The Ministry of Agriculture, Food and Rural Affairs said it has again started inspecting beef from cattle under 30 months old after halting all imports on Feb. 13. The ban went into effect after Canada confirmed a cow in Alberta was infected with bovine spongiform encephalopathy (BSE), also known as mad cow disease.
The ministry said that Canadian and South Korea inspectors carried out on-site checks and held consultative meetings twice this month.
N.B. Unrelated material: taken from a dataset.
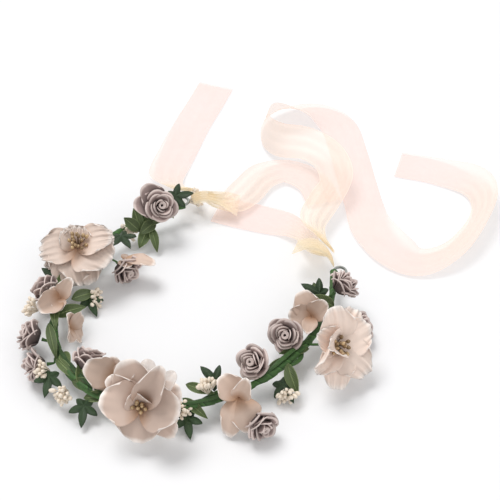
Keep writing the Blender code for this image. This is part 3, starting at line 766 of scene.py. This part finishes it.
def add_piece(name, bm, finish, slot, body, replaces=(), thickness=0):
    bmesh.ops.recalc_face_normals(bm, faces=bm.faces)
    mesh = bpy.data.meshes.new(name)
    bm.to_mesh(mesh)
    bm.free()
    mesh.materials.append(finish_of(finish))
    mesh.shade_smooth()
    piece = bpy.data.objects.new(name, mesh)
    bpy.context.scene.collection.objects.link(piece)
    if thickness:
        wall = piece.modifiers.new("thickness", "SOLIDIFY")
        wall.thickness = thickness
        wall.offset = 0
    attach(piece, body)
    if replaces:
        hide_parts(*replaces)
    return piece


def body_of(pick):
    return pick if pick in frame["bodies"] else "crown"


def cad(*names):
    return [name for name in names if name in frame["nodes"]]


def leaf_place(head, tip, facing):
    side = tip.cross(facing).normalized()
    return Matrix.Translation(head) @ Matrix((side, tip, side.cross(tip))).transposed().to_4x4()


class CrownOperator(bpy.types.Operator):
    bl_options = {"REGISTER", "UNDO"}


class FLOWER_CROWN_OT_hoop(CrownOperator):
    """Wind the hoop in tape and finish the stems and the bare wire"""
    bl_idname = "flower_crown.hoop"
    bl_label = "Hoop and Stems"

    def execute(self, context):
        sizes = context.scene.crown_sizes
        first, last = HOOP_ENDS
        bm = new_cloth()

        def shape(u, v):
            station = first + (last - first) * v
            tangent = hoop_tangent(station)
            out = tangent.cross(UP)
            angle = math.pi * u
            turn = (v * TAPE_TURNS + u / 2) % 1
            swell = 1 + 0.35 * noise.noise(Vector((station / 7, 0, 0)))
            reach = sizes.tape_radius * swell * (0.94 + 0.16 * turn)
            return hoop_point(station) + reach * (out * math.cos(angle) + UP * math.sin(angle))

        patch(bm, 14, 640, shape, 0.5, True)
        add_piece("tape", bm, "tape", "floral_tape", "crown", ["tape_wrap"])
        chance = random.Random(3)
        for number, (start, end, out, up) in enumerate(STRAPS, 1):
            path = []
            for step in range(STRAP_STEPS + 1):
                share = step / STRAP_STEPS
                path.append(pick_head(start + (end - start) * share, out * math.sin(math.pi * share),
                                      up - 2 * (2 * share - 1) ** 2))
            bm = new_cloth()
            tone = chance.random()

            def strap(u, v):
                index = round(v * STRAP_STEPS)
                sideways = way_along(path, index).cross(UP)
                lift = Vector((0, 0, 0.4 * MM * (1 - u * u)))
                return path[index] + sideways * (1.5 * MM * u * math.sin(math.pi * (0.1 + 0.8 * v))) + lift

            patch(bm, 4, STRAP_STEPS, strap, tone)
            add_piece(f"strap_{number}", bm, "strap", "floral_tape", "crown", thickness=sizes.leaf_thickness)
        for name, node in frame["nodes"].items():
            if name.endswith("_stem"):
                node.data.materials[0] = finish_of("stem")
        frame["nodes"]["hoop_wire"].data.materials[0] = finish_of("wire")
        return {"FINISHED"}


class FLOWER_CROWN_OT_blossoms(CrownOperator):
    """Make the large cloth blossoms with their stamens"""
    bl_idname = "flower_crown.blossoms"
    bl_label = "Blossoms"

    def execute(self, context):
        sizes = context.scene.crown_sizes
        chance = random.Random(4)
        for name, row in BLOSSOMS.items():
            place = pick_place(*row)
            waves, count, reach, least, most = BLOSSOM_RIMS[name]
            bm = new_cloth()
            petals(bm, place, BLOSSOM_PETALS[name], chance, 0.9 * MM, waves, 0.25 * MM, (32, 20))
            add_piece(name + "_cloth", bm, BLOSSOM_FINISHES[name], PETAL_SLOT, name,
                      [name + "_outer_petals", name + "_inner_petals"], sizes.petal_thickness)
            if name in VEIL_PETALS:
                bm = new_cloth()
                under = place @ Matrix.Translation((0, 0, -1 * MM))
                petals(bm, under, VEIL_PETALS[name], chance, 1.2 * MM, waves)
                add_piece(name + "_veil", bm, "veil", PETAL_SLOT, name, thickness=0.15 * MM)
            threads, pearls = new_cloth(), new_cloth()
            for index in range(count):
                lean = Matrix.Rotation(math.tau * index / count + chance.uniform(-0.2, 0.2), 4, "Z")
                lean = lean @ Matrix.Rotation(math.radians(chance.uniform(least, most)), 4, "Y")
                along = (place.to_3x3() @ (lean.to_3x3() @ UP)).normalized()
                start = place @ Vector((0, 0, 1 * MM))
                end = start + along * reach * chance.uniform(0.85, 1.1) * MM
                tube(threads, [start, end], [0.25 * MM] * 2, 5)
                bead(pearls, end, along, 1.25 * MM, 1.4, chance.random())
            add_piece(name + "_threads", threads, "thread", "stamen", name, [name + "_stamens"])
            add_piece(name + "_pearls", pearls, "pearl", "stamen", name)
        return {"FINISHED"}


class FLOWER_CROWN_OT_roses(CrownOperator):
    """Make the rolled foam roses"""
    bl_idname = "flower_crown.roses"
    bl_label = "Roses"

    def execute(self, context):
        sizes = context.scene.crown_sizes
        chance = random.Random(7)
        for name, row in ROSES.items():
            place = pick_place(*row)
            bm = new_cloth()
            rose(bm, place, sizes.rose_radius, chance)
            base = place @ Matrix.Translation((0, 0, -0.6 * sizes.rose_radius))
            petals(bm, base, GUARD_PETALS.get(name, ()), chance, 0.4 * MM)
            add_piece(name + "_foam", bm, "foam", ROSE_SLOT, body_of(name), cad(name + "_head"),
                      sizes.foam_thickness)
        return {"FINISHED"}


class FLOWER_CROWN_OT_florets(CrownOperator):
    """Make the small four-petalled florets"""
    bl_idname = "flower_crown.florets"
    bl_label = "Florets"

    def execute(self, context):
        sizes = context.scene.crown_sizes
        chance = random.Random(11)
        for name, row in FLORETS.items():
            bm = new_cloth()
            petals(bm, pick_place(*row), FLORET_PETALS[name], chance, 0.4 * MM)
            add_piece(name + "_cloth", bm, "floret", FLORET_SLOT, "crown", cad(name), sizes.petal_thickness)
        return {"FINISHED"}


class FLOWER_CROWN_OT_leaves(CrownOperator):
    """Make the ivy and the oval leaves"""
    bl_idname = "flower_crown.leaves"
    bl_label = "Leaves"

    def execute(self, context):
        sizes = context.scene.crown_sizes
        chance = random.Random(13)
        for name, (station, out, up, *ways) in IVY.items():
            place = leaf_place(pick_head(station, out, up), direction(*ways[:2]), direction(*ways[2:]))
            bm = new_cloth()
            ivy(bm, place, sizes.ivy_radius, chance.random())
            add_piece(name + "_blade", bm, "ivy", "ivy_leaf", "crown", cad(name), sizes.leaf_thickness)
        for name, (station, out, up, *ways, long, wide) in LEAVES.items():
            place = leaf_place(pick_head(station, out, up), direction(*ways[:2]), direction(*ways[2:]))
            base = place @ Matrix.Translation((0, -long * MM / 2, 0))
            bm = new_cloth()
            blade(bm, base, long * MM, wide * MM, (15, -25), 0.35, pointed=True, cells=(8, 12),
                  tone=chance.random())
            add_piece(name + "_blade", bm, "leaf", "oval_leaf", "crown", cad(name), sizes.leaf_thickness)
        return {"FINISHED"}


class FLOWER_CROWN_OT_berries(CrownOperator):
    """Make the sprigs of berries"""
    bl_idname = "flower_crown.berries"
    bl_label = "Berries"

    def execute(self, context):
        chance = random.Random(17)
        for name, (station, out, up, azimuth, elevation) in BERRIES.items():
            facing = direction(azimuth, elevation)
            head = pick_head(station, out, up)
            foot = head - facing * 7 * MM
            stalks, pips = new_cloth(), new_cloth()
            for index in range(SPRIG_BERRIES):
                spread = 0.85 * math.sqrt((index + 0.5) / SPRIG_BERRIES)
                lean = Matrix.Rotation(GOLDEN_TURN * index, 4, "Z") @ Matrix.Rotation(spread, 4, "Y")
                along = (turned_to(facing).to_3x3() @ (lean.to_3x3() @ UP)).normalized()
                end = foot + along * chance.uniform(6, 10) * MM
                tube(stalks, [foot, end], [0.3 * MM] * 2, 5)
                bead(pips, end, along, chance.uniform(1.0, 1.45) * MM, 1.4, chance.random())
            add_piece(name + "_stalks", stalks, "berry", "berry", "crown")
            add_piece(name + "_pips", pips, "berry", "berry", "crown", cad(name))
        return {"FINISHED"}


class FLOWER_CROWN_OT_ribbons(CrownOperator):
    """Lay the sheer ribbon tails"""
    bl_idname = "flower_crown.ribbons"
    bl_label = "Ribbons"

    def execute(self, context):
        for name, (end, route) in TAILS.items():
            station, way = (HOOP_ENDS[0], -1) if end == "left" else (HOOP_ENDS[1], 1)
            onward = hoop_tangent(station) * way
            knot = hoop_point(station) + onward.cross(UP) * way * EYELET_RADIUS
            knot += onward * (EYELET_RADIUS * 2 + KNOT_RADIUS * 0.8)
            self.lay(context, name, Vector((knot.x, knot.y, 0)), route, 0.25, [name])
        for name, route in GATHERS.items():
            replaced = cad(name.replace("gather", "knot"))
            self.lay(context, name, Vector(), route, 0.9, replaced, "gathered",
                     ["ribbon_right_tail_long_organza"])
        return {"FINISHED"}

    def lay(self, context, name, foot, route, folding, replaced, held="laid", rests_on=("floor",)):
        """One length of ribbon along a route of points, tilts and ungathered shares."""
        width = context.scene.crown_sizes.ribbon_width
        path = smooth_route([foot + Vector(row[:3]) * MM for row in route], 8)
        turns = smooth_route([Vector((row[3], row[4], 0)) for row in route], 8)
        sides = []
        for index, point in enumerate(path):
            along = way_along(path, index)
            tilt, share = turns[index].x, turns[index].y
            lowest = width * share / 2 * abs(math.sin(math.radians(tilt))) + 0.8 * MM
            point.z = max(point.z, lowest)
            sides.append(Matrix.Rotation(math.radians(tilt), 3, along) @ along.cross(UP).normalized() * share)
        last = len(path) - 1

        def shape(u, v):
            index = round(v * last)
            gather = 1 - min(1, sides[index].length)
            depth = (1.8 * gather + 0.2) * MM
            fold = Vector((0, 0, depth * (1 + math.sin((3 + 3 * gather) * math.pi * u + 2 * v))))
            return path[index] + sides[index] * (width / 2 * u) + fold

        def gathered(v):
            point = path[round(v * last)]
            return min(1, (1 - sides[round(v * last)].length) * 1.3 + folding * min(1, point.z / (14 * MM)))

        bm = new_cloth()
        patch(bm, 36, last, shape, gathered)
        piece = add_piece(name + "_organza", bm, "ribbon", "organza_ribbon", "crown", replaced)
        run = sum((after - before).length for before, after in zip(path, path[1:]))


class FLOWER_CROWN_OT_stage(CrownOperator):
    """Set out the floor, lights and camera"""
    bl_idname = "flower_crown.stage"
    bl_label = "Stage"

    def execute(self, context):
        scene = context.scene
        scene.view_settings.view_transform = "Standard"
        bm = bmesh.new()
        bmesh.ops.create_grid(bm, x_segments=1, y_segments=1, size=3)
        mesh = bpy.data.meshes.new("floor")
        bm.to_mesh(mesh)
        bm.free()
        floor = bpy.data.objects.new("floor", mesh)
        scene.collection.objects.link(floor)
        finish = Finish("floor", base_color=(0.83, 0.83, 0.84), roughness=0.9)
        mesh.materials.append(finish.material)
        world = bpy.data.worlds.new("studio")
        world.use_nodes = True
        world.node_tree.nodes["Background"].inputs["Color"].default_value = (1, 1, 1, 1)
        world.node_tree.nodes["Background"].inputs["Strength"].default_value = 0.66
        scene.world = world
        for name, place, angle, strength in LIGHTS:
            light = bpy.data.lights.new(name, "SUN")
            light.angle = math.radians(angle)
            light.energy = strength
            lamp = bpy.data.objects.new(name, light)
            lamp.location = place
            lamp.rotation_euler = (-Vector(place)).to_track_quat("-Z", "Y").to_euler()
            scene.collection.objects.link(lamp)
        lens = bpy.data.cameras.new("camera")
        lens.lens = 100
        lens.sensor_width = 36
        camera = bpy.data.objects.new("camera", lens)
        camera.location = CAMERA_PLACE
        camera.rotation_euler = (math.radians(CAMERA_TILT), 0, 0)
        scene.collection.objects.link(camera)
        scene.camera = camera
        return {"FINISHED"}


OPERATORS = (FLOWER_CROWN_OT_hoop, FLOWER_CROWN_OT_blossoms, FLOWER_CROWN_OT_roses, FLOWER_CROWN_OT_florets,
             FLOWER_CROWN_OT_leaves, FLOWER_CROWN_OT_berries, FLOWER_CROWN_OT_ribbons, FLOWER_CROWN_OT_stage)


class FLOWER_CROWN_PT_panel(bpy.types.Panel):
    """Sizes, colours and steps of the flower crown"""
    bl_label = "Flower Crown"
    bl_idname = "FLOWER_CROWN_PT_panel"
    bl_space_type = "VIEW_3D"
    bl_region_type = "UI"
    bl_category = "Flower Crown"

    def draw(self, context):
        for group in (context.scene.crown_sizes, context.scene.crown_colours):
            for key in group.__annotations__:
                self.layout.prop(group, key)
        for operator in OPERATORS:
            self.layout.operator(operator.bl_idname)


CLASSES = (CrownSizes, CrownColours, *OPERATORS, FLOWER_CROWN_PT_panel)


def register():
    for each in CLASSES:
        bpy.utils.register_class(each)
    bpy.types.Scene.crown_sizes = PointerProperty(type=CrownSizes)
    bpy.types.Scene.crown_colours = PointerProperty(type=CrownColours)


def unregister():
    del bpy.types.Scene.crown_colours
    del bpy.types.Scene.crown_sizes
    for each in reversed(CLASSES):
        bpy.utils.unregister_class(each)


def main():
    register()
    for operator in OPERATORS:
        group, name = operator.bl_idname.split(".")
        getattr(getattr(bpy.ops, group), name)()


if __name__ == "__main__":
    main()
It added the Paris-based World Organization for Animal Health (OIE) has categorized Canada as a “controlled BSE risk country” that can export meat.
Canada exports beef to roughly 60 countries including the United States and Japan, with South Korea, Taiwan and Belarus being the only three that halted imports from February onwards.
The ministry, meanwhile, said as an extra precaution, it will conduct random sample tests on 5 percent of all Canadian imports instead of the normal 3 percent, and will send inspectors every year to beef export facilities in the country to make certain they follow internationally set rules of safety. BSE can cause brain-wasting Creutzfeldt-Jakob disease in humans.
The latest lifting of the ban comes after South Korea stopped Canadian beef imports once before following the outbreak of the mad cow disease in 2011. It had resumed imports in March 2012.
Canada is the country’s fourth-largest beef exporter, following Australia, the United States and New Zealand.